Aiming for restoration.

As Paul pens his final words to the Corinthians in chapter 13, I really like his admonition.

“Finally, brothers, rejoice. Aim for restoration, comfort one another, agree with one another, live in peace; and the God of love and peace will be with you.”
(II Corinthians 13:11)

Even in all their struggles, they were told to rejoice. This is a common theme throughout the New Testament assuming that struggles will purify and refine our character as Christians and produce patience (ref. James 1). Then Paul says “Aim for restoration, comfort one another, agree with one another, live in peace…” I am glad to find my roots in the restoration movement, as there as always been a call to go back to the original teaches in effort for purity and unity. This is the only way we will ever restore the unity of faith. Speak where the bible speaks, and be silent where it is silent. For who are we to go beyond what is written? Who are we to claim authority over the steadfast words of God? Some people in the Corinthian church had claimed this authority and led many astray.

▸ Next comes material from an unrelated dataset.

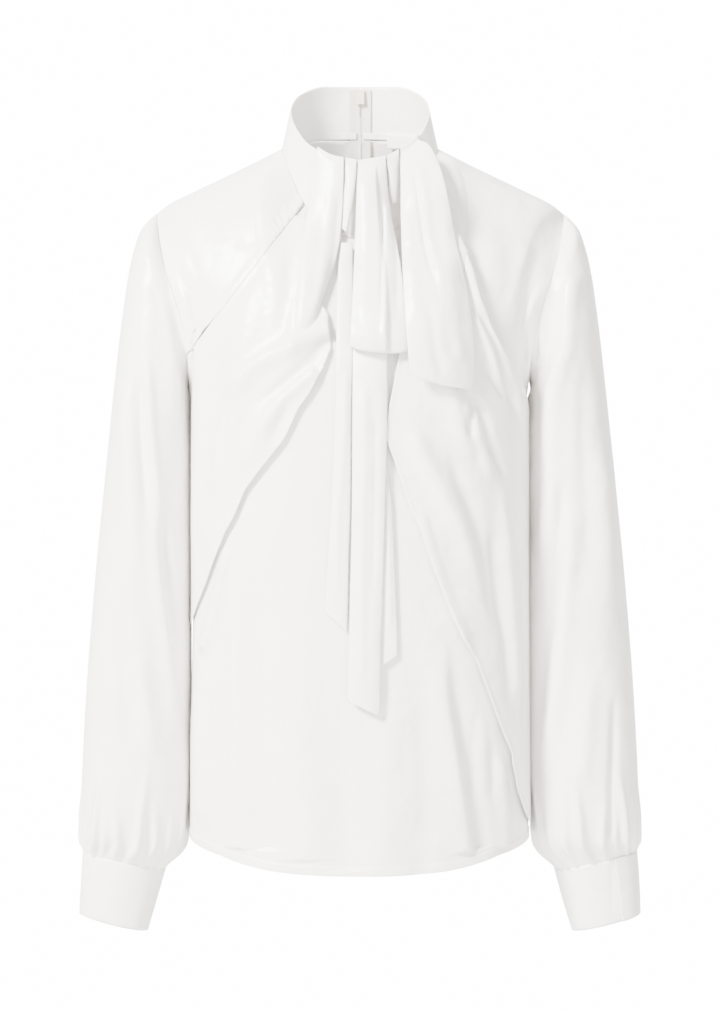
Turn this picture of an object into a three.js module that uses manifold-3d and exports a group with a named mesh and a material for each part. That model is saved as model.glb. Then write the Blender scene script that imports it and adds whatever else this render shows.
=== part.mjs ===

Paul says to aim for restoration and agree with one another. I don’t think this is a suggestion. This is what we need to do, and I’m afraid the longer we wait, the harder it will be to restore unity. But all things are possible through Christ, and we know that it is His will (ref. Eph. 4 and I Cor. 1,3).

Let us begin restoration with ourselves, and then press on towards the unity of the body of Christ through the word of God.

Suggested Daily Reading: Acts 18, I Corinthians 1, 5, II Corinthians 13.

May we all be of the same mind and the same judgment.